> GOAL OF THE EXERCISE
Within the material below, find each line bearing the word "type" and present it.
● ● ● ●
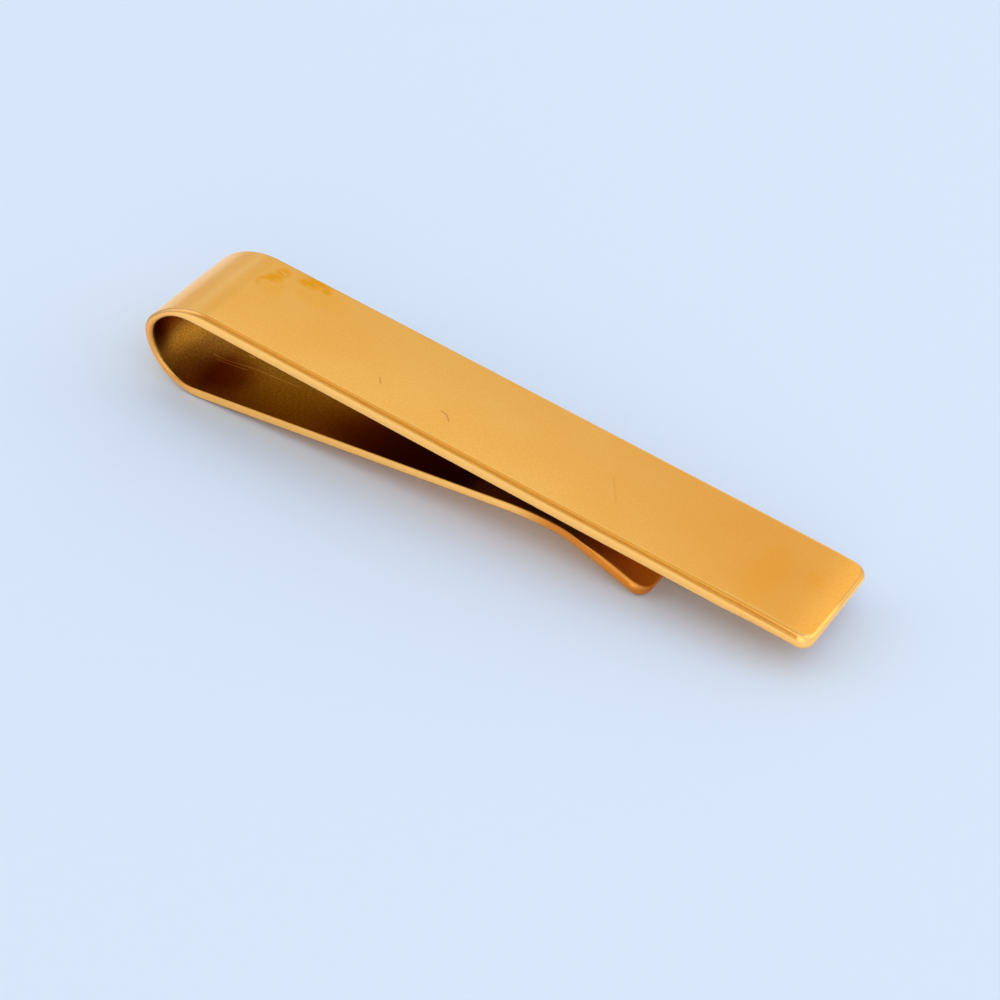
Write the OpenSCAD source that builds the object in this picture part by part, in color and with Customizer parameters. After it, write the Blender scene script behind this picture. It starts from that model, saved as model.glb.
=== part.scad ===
// Tie clip: one strip of gilt spring metal, bent round into a loop.
// The front bar lies over the necktie. The spring bend carries a tongue that rises
// back to the bar, presses the cloth with its crest and turns down in a lead-in lip.
// Built along the strip: x runs along the bar from the outermost point of the bend to
// the free end, and z = 0 is the face of the bar. The finished clip is then set down
// on the table, where it rests on its bend and on the end of its lip.

/* [Strip] */
// Width of the strip
strip_w = 9; // [6:0.5:12]
// Length of the clip along its bar, from the bend's outermost point to the free end
clip_len = 55.2; // [50:0.1:65]

/* [Front bar] */
// Thickness of the bar
bar_t = 1.15; // [0.9:0.05:1.4]
// Corner radius of the bar's free end, seen from the front
bar_corner_r = 1.5; // [0.5:0.1:3]

/* [Spring bend] */
// Outer radius of the bend's shoulder, where the bar turns down
shoulder_r = 6.45; // [5.5:0.05:8]
// How much tighter the shoulder's inner radius is than its outer one
shoulder_tighter = 2.35; // [2.2:0.05:2.5]
// Turn of the shoulder, in degrees
shoulder_turn = 55; // [50:1:60]
// Outer radius of the bend's nose, at the very end of the clip
nose_r = 2.3; // [1.8:0.05:2.8]
// How much tighter the nose's inner radius is than its outer one
nose_tighter = 0.1; // [0:0.05:0.2]
// Turn of the nose, in degrees
nose_turn = 50; // [45:1:55]
// Thickness of the strip at the nose, where forming thins it
nose_t = 0.75; // [0.6:0.05:0.9]
// Outer radius of the bend's belly, which the clip rests on
belly_r = 4.65; // [4.2:0.05:5]

/* [Tongue] */
// Thickness of the tongue
tongue_t = 0.88; // [0.7:0.02:1.1]
// Distance from the bend's outermost point to the top of the crest
crest_x = 35.6; // [31:0.1:38]
// Gap between the top of the crest and the bar
crest_gap = 0.55; // [0.2:0.05:1]
// Lower radius of the crest on the side of the bend
crest_rise_r = 21; // [10:1:30]
// Lower radius of the crest on the side of the lip
crest_fall_r = 6; // [4:0.5:10]
// Slope of the lip, in degrees down from the bar's direction
lip_slope = 16; // [10:1:30]
// Length of the lip
lip_len = 5.8; // [4:0.1:8]
// Corner radius of the lip's end, seen from the front
lip_corner_r = 1.8; // [0.5:0.1:3]

/* [Hidden] */
$fn = 120;

gold_face = [0.92, 0.69, 0.33];
gold_bend = [0.87, 0.62, 0.26];
gold_tongue = [0.83, 0.57, 0.22];
gold_crest = [0.79, 0.53, 0.20];
gold_lip = [0.76, 0.48, 0.17];

// Angles about the arcs' centres, turning from straight up past the outermost point
shoulder_end = 90 + shoulder_turn;
nose_end = shoulder_end + nose_turn;

function toward(angle) = [cos(angle), sin(angle)];

// Centres of the outer arcs, each on the line through the last arc's centre and end
shoulder_c = [nose_r - (shoulder_r - nose_r) * cos(shoulder_end), -shoulder_r];
nose_c = shoulder_c + (shoulder_r - nose_r) * toward(shoulder_end);
belly_c = nose_c + (nose_r - belly_r) * toward(nose_end);

// Centres of the crest's two arcs
crest_under = -bar_t - crest_gap - tongue_t;
rise_c = [crest_x, crest_under - crest_rise_r];
fall_c = [crest_x, crest_under - crest_fall_r];

// The leaf's lower face touches the belly from below and the crest's rising arc from
// above, which gives the angle at which it rises
span = rise_c - belly_c;
leaf_rise = atan2(span.y, span.x) + asin((belly_r + crest_rise_r) / norm(span));
leaf_dir = toward(leaf_rise);
leaf_up = toward(90 + leaf_rise);
leaf_start = belly_c - belly_r * leaf_up;
leaf_len = norm(rise_c + crest_rise_r * leaf_up - leaf_start);
belly_end = 270 + leaf_rise;

// Inner arcs: the shoulder's touches the underside of the bar, the nose's leaves nose_t
// at the outermost point, and the belly's touches the upper face of the leaf
shoulder_hollow_r = shoulder_r - shoulder_tighter;
nose_hollow_r = nose_r - nose_tighter;
hollow_shoulder_c = [
    nose_t + nose_hollow_r - (shoulder_hollow_r - nose_hollow_r) * cos(shoulder_end),
    -bar_t - shoulder_hollow_r
];
hollow_nose_c = hollow_shoulder_c
    + (shoulder_hollow_r - nose_hollow_r) * toward(shoulder_end);
hollow_nose_stop = hollow_nose_c + nose_hollow_r * toward(nose_end);
belly_hollow_r = ((hollow_nose_stop - leaf_start) * leaf_up - tongue_t)
    / (1 + toward(nose_end) * leaf_up);
hollow_belly_c = hollow_nose_stop - belly_hollow_r * toward(nose_end);

// Where the lip starts and where its lower edge ends
lip_dir = toward(-lip_slope);
lip_up = toward(90 - lip_slope);
lip_start = fall_c + crest_fall_r * lip_up;
lip_foot = lip_start + lip_len * lip_dir;

// Resting on the table: the tilt that lays belly and lip foot on one level
foot_span = lip_foot - belly_c;
rest_tilt = atan2(foot_span.y, foot_span.x) + asin(belly_r / norm(foot_span));
rest_min_x = nose_c * toward(rest_tilt) - nose_r;
rest_max_x = clip_len * cos(rest_tilt);
rest_lift = belly_r - belly_c * toward(90 + rest_tilt);

// Turns the clip to its resting tilt, with its middle over the origin
module set_down() {
    translate([-(rest_min_x + rest_max_x) / 2, 0, rest_lift])
        rotate([0, rest_tilt, 0]) children();
}

// Puts a length of strip with its lower face at a point of the side view
module lay_strip(start, slope) {
    translate([start.x, 0, start.y]) rotate([0, slope, 0]) children();
}

// Straight length of strip with one rounded end
module rounded_strip(length, thick, corner_r) {
    linear_extrude(thick) {
        translate([0, -strip_w / 2]) square([length - corner_r, strip_w]);
        translate([0, corner_r - strip_w / 2]) square([length, strip_w - 2 * corner_r]);
        for (side = [-1, 1])
            translate([length - corner_r, side * (strip_w / 2 - corner_r)]) circle(corner_r);
    }
}

// Side view of a curved length of strip, between two angles about a centre
module arc_outline(centre, lower_r, thick, from, to) {
    reach = 2 * (lower_r + thick);
    translate(centre) intersection() {
        difference() {
            circle(lower_r + thick);
            circle(lower_r);
        }
        polygon([
            [0, 0],
            reach * toward(from),
            reach * toward(to)
        ]);
    }
}

// Extrudes a side view over the width of the strip
module across_strip() {
    rotate([90, 0, 0]) linear_extrude(strip_w, center = true) children();
}

// Slice of a disc between two angles about its centre, from half its radius outwards
module disc_slice(centre, r, from, to) {
    reach = 2 * r;
    intersection() {
        translate(centre) circle(r);
        polygon([
            centre + r / 2 * toward(from),
            centre + reach * toward(from),
            centre + reach * toward((from + to) / 2),
            centre + reach * toward(to),
            centre + r / 2 * toward(to)
        ]);
    }
}

// Side view of the bend: its outer arcs less its hollow, which opens between bar and leaf
module bend_outline() {
    reach = 2 * shoulder_r;
    hollow_top = hollow_shoulder_c + shoulder_hollow_r * toward(90);
    hollow_foot = hollow_belly_c - belly_hollow_r * leaf_up;
    difference() {
        union() {
            disc_slice(shoulder_c, shoulder_r, 90, shoulder_end);
            disc_slice(nose_c, nose_r, shoulder_end, nose_end);
            disc_slice(belly_c, belly_r, nose_end, belly_end);
            polygon([
                shoulder_c + shoulder_r * toward(90),
                shoulder_c + shoulder_r * toward(shoulder_end),
                nose_c + nose_r * toward(nose_end),
                leaf_start,
                belly_c
            ]);
        }
        disc_slice(hollow_shoulder_c, shoulder_hollow_r, 90, shoulder_end);
        disc_slice(hollow_nose_c, nose_hollow_r, shoulder_end, nose_end);
        disc_slice(hollow_belly_c, belly_hollow_r, nose_end, belly_end);
        polygon([
            hollow_top,
            hollow_nose_c + nose_hollow_r * toward(shoulder_end),
            hollow_nose_stop,
            hollow_foot,
            hollow_foot + reach * leaf_dir,
            hollow_top + [reach, 0]
        ]);
    }
}

module front_bar() {
    color(gold_face) set_down() lay_strip([shoulder_c.x, -bar_t], 0)
        rounded_strip(clip_len - shoulder_c.x, bar_t, bar_corner_r);
}

module spring_bend() {
    color(gold_bend) set_down() across_strip() bend_outline();
}

module tongue_leaf() {
    color(gold_tongue) set_down() lay_strip(leaf_start, -leaf_rise)
        translate([0, -strip_w / 2, 0]) cube([leaf_len, strip_w, tongue_t]);
}

module grip_crest() {
    color(gold_crest) set_down() across_strip() {
        arc_outline(rise_c, crest_rise_r, tongue_t, 90, 90 + leaf_rise);
        arc_outline(fall_c, crest_fall_r, tongue_t, 90 - lip_slope, 90);
    }
}

module lead_in_lip() {
    color(gold_lip) set_down() lay_strip(lip_start, lip_slope)
        rounded_strip(lip_len, tongue_t, lip_corner_r);
}

front_bar();
spring_bend();
tongue_leaf();
grip_crest();
lead_in_lip();
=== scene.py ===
"""Looks of the tie clip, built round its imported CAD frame."""
import math

import bpy
import numpy as np
from mathutils import Matrix, Vector


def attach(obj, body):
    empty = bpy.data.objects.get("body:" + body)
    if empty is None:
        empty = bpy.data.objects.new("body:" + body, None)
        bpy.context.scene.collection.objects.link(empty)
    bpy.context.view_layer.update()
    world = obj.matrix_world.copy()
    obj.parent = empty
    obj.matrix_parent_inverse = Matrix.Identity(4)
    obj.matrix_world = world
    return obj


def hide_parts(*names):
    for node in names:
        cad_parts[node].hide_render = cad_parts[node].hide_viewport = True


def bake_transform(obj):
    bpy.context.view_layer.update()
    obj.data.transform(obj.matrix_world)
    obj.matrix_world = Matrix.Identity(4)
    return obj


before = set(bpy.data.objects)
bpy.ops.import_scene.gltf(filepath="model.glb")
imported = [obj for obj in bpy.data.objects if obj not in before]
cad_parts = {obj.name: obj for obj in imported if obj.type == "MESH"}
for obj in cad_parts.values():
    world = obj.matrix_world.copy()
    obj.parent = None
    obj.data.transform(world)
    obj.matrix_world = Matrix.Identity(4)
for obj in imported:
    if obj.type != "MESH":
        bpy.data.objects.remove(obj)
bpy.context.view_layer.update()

MM = 0.001

# Sizes of the strip in millimetres, as in the part's source
STRIP_W = 9.0
CLIP_LEN = 55.2
BAR_T = 1.15
SHOULDER_R, SHOULDER_TIGHTER, SHOULDER_TURN = 6.45, 2.35, 55.0
NOSE_R, NOSE_TIGHTER, NOSE_TURN, NOSE_T = 2.3, 0.1, 50.0, 0.75
BELLY_R = 4.65
TONGUE_T = 0.88
CREST_X, CREST_GAP, CREST_RISE_R, CREST_FALL_R = 35.6, 0.55, 21.0, 6.0
LIP_SLOPE, LIP_LEN = 16.0, 5.8

# Edges: each eases over from its face by a small radius, and from some angle on a slow crown
# takes it to mid thickness. Both sets give that radius and angle, and a share of 0 to 1 leads
# from the sharp set to the rounded one
SHARP = (0.08, 80.0)
ROUNDED = (0.45, 62.0)
EASE_LIMIT_SHARE = 0.48
# Outer face: the share that its edges have everywhere, the span of x where buffing brings the
# near edge to 1, the share of that which the far edge keeps, and how far down the bend it goes
OUTER_SHARE = 0.5
BAR_ROUNDED_OVER, BAR_FAR_SHARE = (0.3, 7.0), 0.45
BEND_TOP = 4.0
# More rounding over a span of x near the bar's free end, of its face and of its underside
ROUNDER_OVER, ROUNDER_SHARE = (44.0, 51.0), 0.35
UNDERSIDE_OVER, UNDERSIDE_SHARE = (48.5, 51.0), 0.40
# Inner face of the bend's nose, over a span of x, and of the lip, over a span of its length
NOSE_INNER_SHARE, NOSE_INNER_OVER = 0.7, (1.5, 4.0)
LIP_ROUNDED_OVER = (0.0, 2.5)
# Ends: length of the rounded part, corner radii of the outer and inner face, easing of the end
# edge, and how much farther the inner face reaches than the outer
BAR_TIP = dict(length=2.0, outer=1.25, inner=0.75, ease=0.30, lean=0.0)
LIP_TIP = dict(length=2.8, outer=0.75, inner=1.6, ease=0.12, lean=0.22)
# Buffing leaves the face a little crowned across, and falling away at the bar's free end
CROWN = 0.045
DROOP_FROM, DROOP = 50.0, 0.20

# Fineness of the meshes
COLUMNS = 14
TIP_STEPS = 10
FLAT_STEP = 1.2
CURVE_STEP = 0.3
TANGENT_STEP = 1e-4
# Unrolled strip that the materials are laid on: millimetres for one unit, how far the inner
# face lies to the side of the outer one, and what each level of an edge adds across
TEXTURE_MM = 10.0
INNER_SHIFT = 2 * STRIP_W
EDGE_TEXTURE_STEP = 0.08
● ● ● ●
> TASK SOLUTION
cad_parts = {obj.name: obj for obj in imported if obj.type == "MESH"}
    if obj.type != "MESH":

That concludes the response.